Warren told us Tuesday night that Gruenberg was “clearly committed to accepting the recommendations of the independent investigation and to make changes at the FDIC.” The Massachusetts Democrat added “The problems with the FDIC date back to Democratic and Republican administrations going back many, many years.”

In an interview, Waters acknowledged some “legitimate criticism about management overall for some period of time.” But asked if Gruenberg should resign, the top Democrat on the House Financial Services Committee replied “Oh no. No, no, no.”

There are problems: We were interviewing Waters Tuesday night in the Capitol basement when Rep. Bill Foster (D-Ill.) approached the California Democrat to inform her he’d called for Gruenberg to resign minutes before. Foster is the top Democrat of the House Financial Services subcommittee on Financial Institutions and Monetary Policy.

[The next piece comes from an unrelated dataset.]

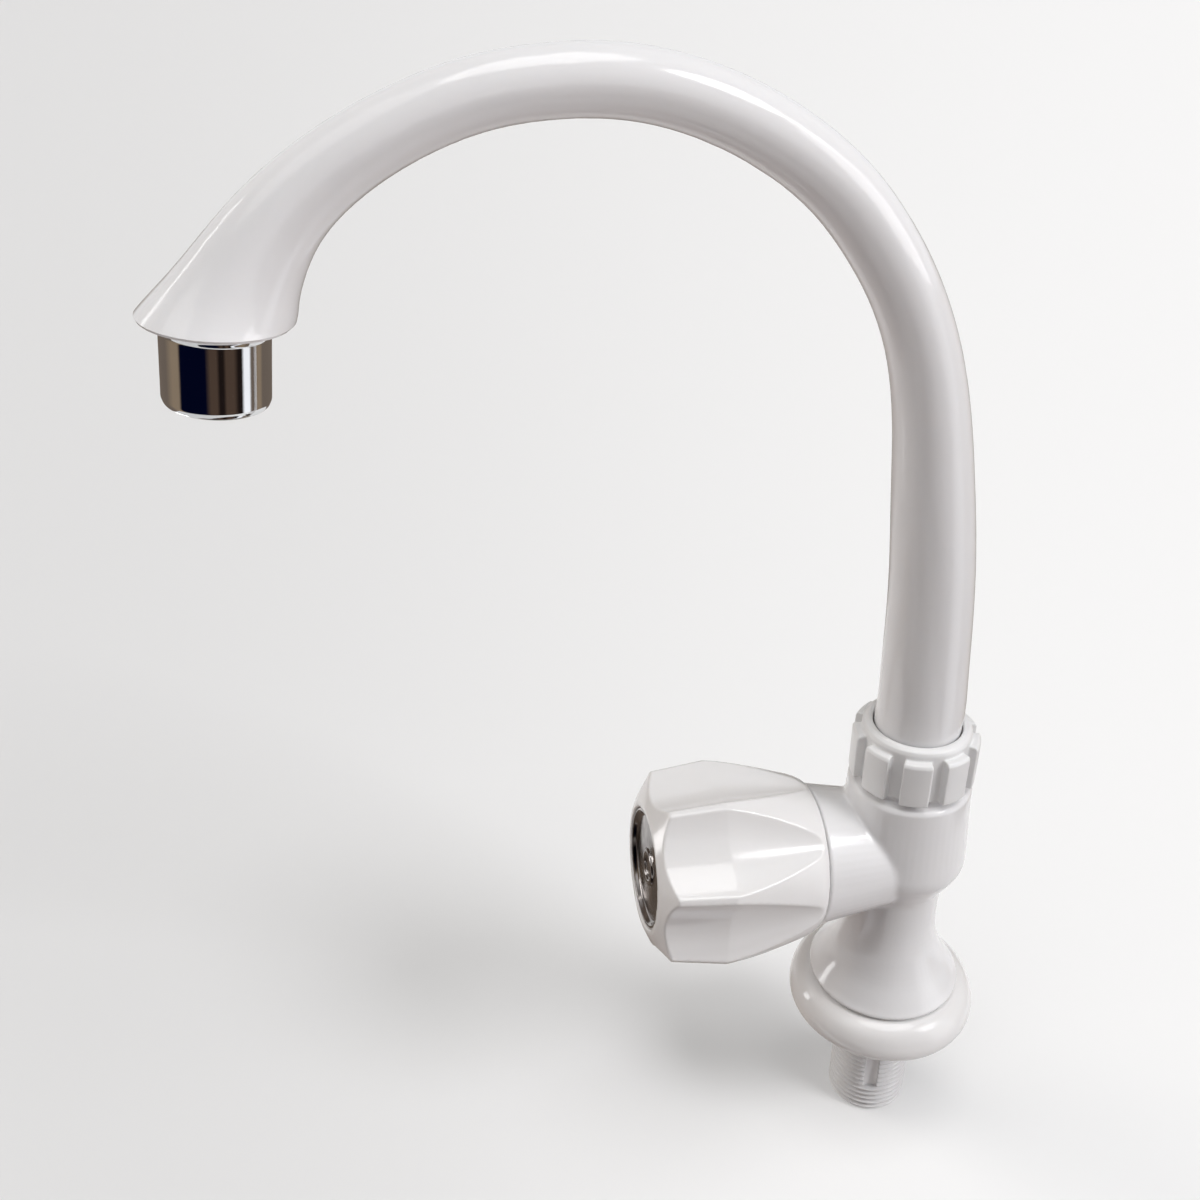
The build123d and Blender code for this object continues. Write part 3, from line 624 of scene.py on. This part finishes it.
def eased(outline, by=0.25, steps=4):
    """The closed outline with its corners rounded off, starting this far away, in mm."""
    rows = []
    for before, here, after in zip(outline[-1:] + outline[:-1], outline, outline[1:] + outline[:1]):
        if here[0] == 0:
            rows.append(here)
            continue
        here = Vector(here)
        ends = []
        for other in (Vector(before), Vector(after)):
            length = (other - here).length
            ends.append(here + (other - here) * min(by, 0.45 * length) / length)
        for step in range(steps + 1):
            t = step / steps
            rows.append(tuple(ends[0] * (1 - t) ** 2 + here * 2 * t * (1 - t) + ends[1] * t * t))
    return rows


linked("tap_body_fine", body_mesh(), "tap", "body_plastic", ["tap_body"])
linked("knob_fine", soft_copy("knob", KNOB_VOXEL, 4), "handle", "knob_plastic", ["knob"])
linked("nut_fine", soft_copy("spout_nut", NUT_VOXEL, 2), "tap", "nut_plastic", ["spout_nut"])
linked(
    "aerator_fine",
    lathe("aerator_fine", eased(AERATOR), OUTLET, OUTLET_WAY),
    "spout",
    "aerator_chrome",
    ["aerator_shell"],
)
linked(
    "cap_fine",
    lathe("cap_fine", eased(CAP), HANDLE, HANDLE_WAY),
    "handle",
    "cap_metallised",
    ["index_cap"],
)


def seen(tree):
    """1 on camera, glossy and transmission rays, 0 on the rays that light things."""
    path = tree.nodes.new("ShaderNodeLightPath")
    total = path.outputs["Is Camera Ray"]
    for name in ("Is Glossy Ray", "Is Transmission Ray"):
        add = tree.nodes.new("ShaderNodeMath")
        add.operation = "MAXIMUM"
        tree.links.new(total, add.inputs[0])
        tree.links.new(path.outputs[name], add.inputs[1])
        total = add.outputs[0]
    return total


def ground():
    """A wide pale floor under the shank's end, brighter towards the right."""
    made = bmesh.new()
    bmesh.ops.create_grid(made, x_segments=8, y_segments=8, size=FLOOR_HALF)
    mesh = as_mesh(made, "floor")
    obj = added("floor", mesh)
    obj.location = (CAMERA_PLACE.x, CAMERA_PLACE.y, cad_low.z - FLOOR_GAP)
    obj.rotation_euler.z = radians(CAMERA_HEADING)
    surface = Surface("floor", Specular_IOR_Level=0.0, Roughness=1.0)
    shown = seen(surface.tree)
    pale = surface.new("ShaderNodeMix", data_type="RGBA")
    pale.inputs["A"].default_value = (*FLOOR_BOUNCE, 1)
    pale.inputs["B"].default_value = (FLOOR_SEEN, FLOOR_SEEN, FLOOR_SEEN, 1)
    surface.link(shown, pale.inputs["Factor"])
    surface.link(pale.outputs["Result"], surface.shader.inputs["Base Color"])
    # the glow grows with the share of a place's distance that lies to the right
    raised = surface.new("ShaderNodeVectorMath", operation="ADD")
    raised.inputs[1].default_value = (0, 0, GLOW_HEIGHT)
    surface.link(surface.place, raised.inputs[0])
    way = surface.new("ShaderNodeVectorMath", operation="NORMALIZE")
    surface.link(raised.outputs[0], way.inputs[0])
    split = surface.new("ShaderNodeSeparateXYZ")
    surface.link(way.outputs[0], split.inputs[0])
    glow = surface.new("ShaderNodeMapRange", interpolation_type="SMOOTHSTEP")
    glow.inputs["From Min"].default_value = -GLOW_REACH
    glow.inputs["From Max"].default_value = GLOW_REACH
    glow.inputs["To Min"].default_value = FLOOR_GLOW[0]
    glow.inputs["To Max"].default_value = FLOOR_GLOW[1]
    surface.link(split.outputs["X"], glow.inputs["Value"])
    lit = surface.new("ShaderNodeMath", operation="MULTIPLY")
    surface.link(glow.outputs[0], lit.inputs[0])
    surface.link(shown, lit.inputs[1])
    surface.glow(1.0)
    surface.link(lit.outputs[0], surface.shader.inputs["Emission Strength"])
    mesh.materials.append(surface.material)
    obj.visible_shadow = False


def only_mirrored(obj):
    """Seen by glossy rays alone."""
    obj.visible_camera = obj.visible_diffuse = obj.visible_shadow = False
    obj.visible_transmission = obj.visible_volume_scatter = False


def surroundings():
    """A room round the outlet, with a disc under it, that only mirrors see."""
    made = bmesh.new()
    low, high = (
        circle(made, SURROUNDINGS_RADIUS, height, SURROUNDINGS_COLUMNS)
        for height in (cad_low.z, SURROUNDINGS_TOP)
    )
    wall_between(made, low, high)
    disc_radius = SURROUNDINGS_RADIUS * DISC_SHARE
    made.faces.new(circle(made, disc_radius, cad_low.z + DISC_LIFT, SURROUNDINGS_COLUMNS))
    mesh = as_mesh(made, "surroundings")
    obj = added("surroundings", mesh)
    obj.location = (OUTLET.x, OUTLET.y, 0)
    out = CAMERA_PLACE - OUTLET
    obj.rotation_euler.z = atan2(out.y, out.x)
    surface = Surface("surroundings", Base_Color=(0, 0, 0, 1), Specular_IOR_Level=0.0)
    split = surface.new("ShaderNodeSeparateXYZ")
    surface.link(surface.place, split.inputs[0])
    bearing = surface.new("ShaderNodeMath", operation="ARCTAN2")
    surface.link(split.outputs["Y"], bearing.inputs[0])
    surface.link(split.outputs["X"], bearing.inputs[1])
    share = surface.new("ShaderNodeMapRange")
    share.inputs["From Min"].default_value = -pi
    share.inputs["From Max"].default_value = pi
    surface.link(bearing.outputs[0], share.inputs["Value"])
    ramp = surface.new("ShaderNodeValToRGB")
    edges = [(turn, colour) for start, stop, colour in SURROUNDINGS for turn in (start, stop)]
    stops = ramp.color_ramp.elements
    while len(stops) < len(edges):
        stops.new(1.0)
    for stop, (turn, colour) in zip(stops, edges):
        stop.position = (turn + 180) / 360
        stop.color = (*colour, 1)
    surface.link(share.outputs[0], ramp.inputs[0])
    surface.glow(1.0)
    surface.link(ramp.outputs[0], surface.shader.inputs["Emission Color"])
    mesh.materials.append(surface.material)
    only_mirrored(obj)


def card(name, faces, height, turn, distance, wide, tall, bright):
    """A small bright panel facing a place on the tap, for the highlights."""
    way = direction(height, turn)
    made = bmesh.new()
    corners = [(-1, -1), (1, -1), (1, 1), (-1, 1)]
    made.faces.new([made.verts.new((x * wide / 2, y * tall / 2, 0)) for x, y in corners])
    mesh = as_mesh(made, name)
    obj = added(name, mesh)
    obj.location = Vector(faces) + way * distance
    obj.rotation_euler = way.to_track_quat("Z", "Y").to_euler()
    surface = Surface(name, Base_Color=(0, 0, 0, 1), Specular_IOR_Level=0.0)
    surface.glow(bright)
    mesh.materials.append(surface.material)
    only_mirrored(obj)


def arch_light():
    """A soft beam from the front that falls on the arch and fades out down the column."""
    data = bpy.data.lights.new("arch_light", "SPOT")
    data.energy = ARCH_LIGHT_WATTS
    data.spot_size = radians(ARCH_LIGHT_SPREAD)
    data.spot_blend = 1.0
    data.shadow_soft_size = ARCH_LIGHT_RADIUS
    obj = added("arch_light", data)
    obj.location = ARCH_LIGHT_PLACE
    obj.visible_glossy = False
    beam = ARCH_LIGHT_AIM - ARCH_LIGHT_PLACE
    obj.rotation_euler = beam.to_track_quat("-Z", "Y").to_euler()


def sun(name, height, turn, strength, width, colour, mirrored):
    """A distant soft lamp."""
    data = bpy.data.lights.new(name, "SUN")
    data.energy = strength
    data.angle = radians(width)
    data.color = colour
    obj = added(name, data)
    obj.rotation_euler = direction(height, turn).to_track_quat("Z", "Y").to_euler()
    obj.visible_glossy = mirrored


def world():
    """A dim even sky that shows as the pale background does."""
    made = bpy.data.worlds.new("studio")
    made.use_nodes = True
    tree = made.node_tree
    tree.nodes.clear()
    out = tree.nodes.new("ShaderNodeOutputWorld")
    back = tree.nodes.new("ShaderNodeBackground")
    back.inputs["Color"].default_value = (*SKY_COLOUR, 1)
    strength = tree.nodes.new("ShaderNodeMapRange")
    strength.inputs["To Min"].default_value = SKY_LIGHT
    strength.inputs["To Max"].default_value = SKY_SEEN
    tree.links.new(seen(tree), strength.inputs["Value"])
    tree.links.new(strength.outputs[0], back.inputs["Strength"])
    tree.links.new(back.outputs[0], out.inputs[0])
    bpy.context.scene.world = made


def camera():
    """The camera where the photograph was taken from."""
    data = bpy.data.cameras.new("camera")
    data.lens = CAMERA_LENS
    data.sensor_width = CAMERA_SENSOR
    data.clip_start = 0.01
    data.clip_end = 50.0
    obj = added("camera", data)
    turn = (
        Matrix.Rotation(radians(CAMERA_HEADING), 4, "Z")
        @ Matrix.Rotation(radians(CAMERA_PITCH), 4, "X")
        @ Matrix.Rotation(radians(CAMERA_ROLL), 4, "Z")
    )
    obj.matrix_world = Matrix.Translation(CAMERA_PLACE) @ turn
    bpy.context.scene.camera = obj


camera()
ground()
surroundings()
for row in CARDS:
    card(*row)
world()
arch_light()
for row in LAMPS:
    sun(*row)

bpy.context.scene.view_settings.view_transform = "Standard"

Foster told Waters the allegations reported out by independent investigators at Cleary Gottlieb were “really bad.” Waters said: “Sounds like more mismanagement to me than misbehavior.”

Foster replied that “personal misbehavior” was “not what put it over the threshold for me.”

Foster isn’t alone among Democrats with concerns, publicly or privately. Rep. Gregory Meeks (D-N.Y.) suggested that Gruenberg would face credibility issues if he continued atop the FDIC:

Capitol Hill needs more time to digest the report in full. The majority of Democrats we asked for comment last night deferred, saying they hadn’t had a chance to read the investigation yet.

This isn’t likely to get better with time or closer inspection. “The summaries are not very pretty,” Rep. Brad Sherman (D-Calif.) said.